**DIRECTIONS FOR THIS TASK**. From the listing below, extract every line containing "axes".

-- BEGIN MATERIAL SUPPLIED --

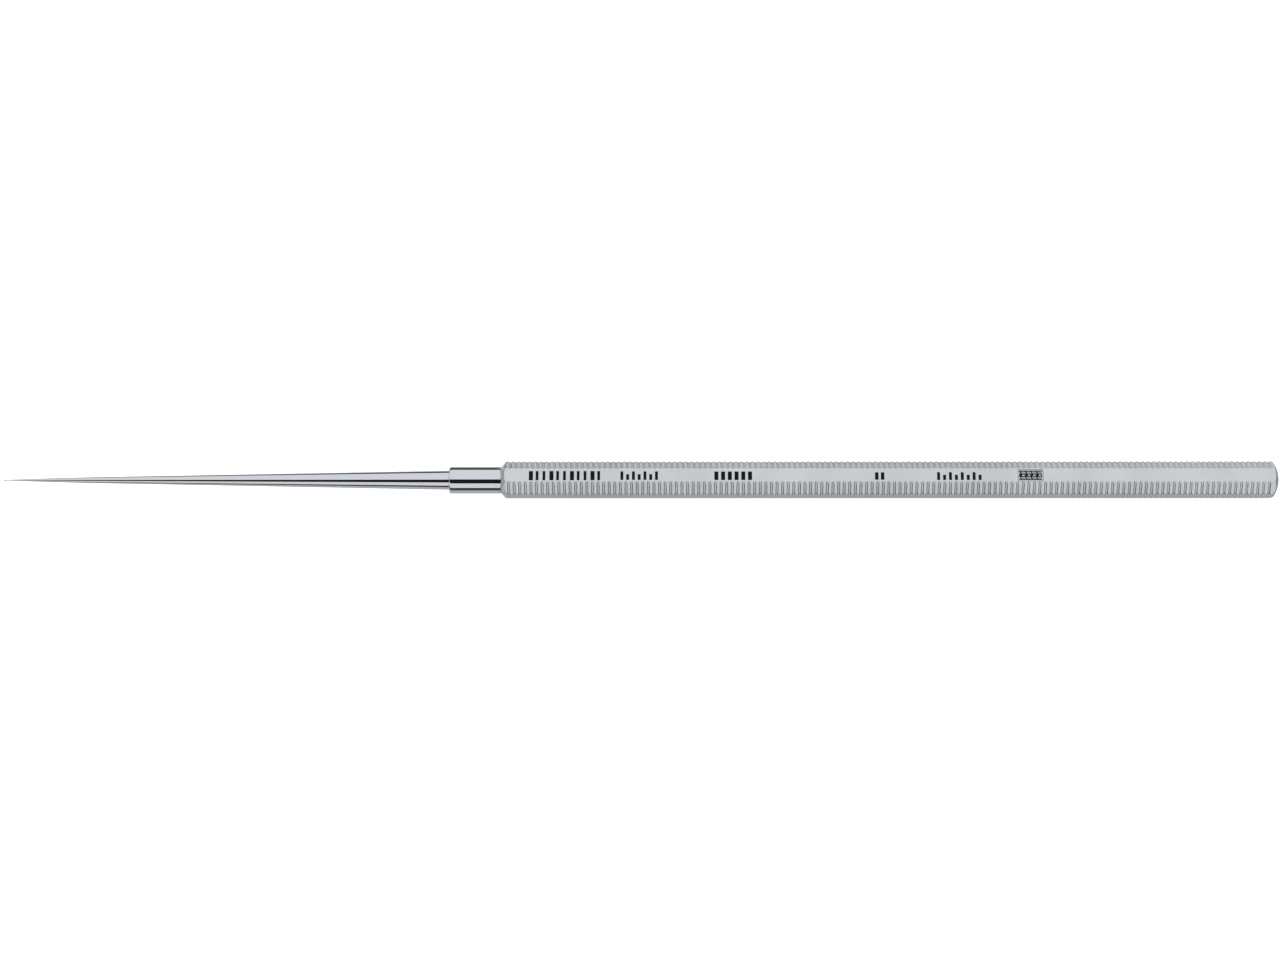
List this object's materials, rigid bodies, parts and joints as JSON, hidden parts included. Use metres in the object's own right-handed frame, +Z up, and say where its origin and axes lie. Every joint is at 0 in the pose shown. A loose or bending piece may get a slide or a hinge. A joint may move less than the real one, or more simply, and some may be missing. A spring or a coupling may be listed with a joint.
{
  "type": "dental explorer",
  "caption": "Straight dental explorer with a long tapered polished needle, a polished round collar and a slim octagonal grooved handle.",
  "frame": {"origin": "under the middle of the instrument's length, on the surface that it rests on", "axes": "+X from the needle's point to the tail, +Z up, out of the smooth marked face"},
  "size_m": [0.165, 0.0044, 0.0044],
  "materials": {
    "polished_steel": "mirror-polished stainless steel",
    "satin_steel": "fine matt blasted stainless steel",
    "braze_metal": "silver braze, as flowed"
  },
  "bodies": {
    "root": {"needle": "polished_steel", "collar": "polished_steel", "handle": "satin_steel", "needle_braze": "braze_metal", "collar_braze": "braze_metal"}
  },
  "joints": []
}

-- END MATERIAL SUPPLIED --
-- BEGIN MATERIAL SUPPLIED --

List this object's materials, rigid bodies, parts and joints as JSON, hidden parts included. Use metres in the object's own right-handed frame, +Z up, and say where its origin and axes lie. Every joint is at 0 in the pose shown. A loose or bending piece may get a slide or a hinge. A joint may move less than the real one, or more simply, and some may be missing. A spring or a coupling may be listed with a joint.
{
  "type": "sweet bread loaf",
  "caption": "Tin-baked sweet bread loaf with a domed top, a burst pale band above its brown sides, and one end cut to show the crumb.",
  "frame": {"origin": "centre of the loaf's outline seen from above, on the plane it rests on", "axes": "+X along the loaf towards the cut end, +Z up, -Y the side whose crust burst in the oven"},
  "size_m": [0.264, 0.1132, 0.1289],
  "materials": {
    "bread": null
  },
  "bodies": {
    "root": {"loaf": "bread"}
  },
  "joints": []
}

-- END MATERIAL SUPPLIED --

**RESPONSE BELOW**.
List this object's materials, rigid bodies, parts and joints as JSON, hidden parts included. Use metres in the object's own right-handed frame, +Z up, and say where its origin and axes lie. Every joint is at 0 in the pose shown. A loose or bending piece may get a slide or a hinge. A joint may move less than the real one, or more simply, and some may be missing. A spring or a coupling may be listed with a joint.
  "frame": {"origin": "under the middle of the instrument's length, on the surface that it rests on", "axes": "+X from the needle's point to the tail, +Z up, out of the smooth marked face"},
List this object's materials, rigid bodies, parts and joints as JSON, hidden parts included. Use metres in the object's own right-handed frame, +Z up, and say where its origin and axes lie. Every joint is at 0 in the pose shown. A loose or bending piece may get a slide or a hinge. A joint may move less than the real one, or more simply, and some may be missing. A spring or a coupling may be listed with a joint.
  "frame": {"origin": "centre of the loaf's outline seen from above, on the plane it rests on", "axes": "+X along the loaf towards the cut end, +Z up, -Y the side whose crust burst in the oven"},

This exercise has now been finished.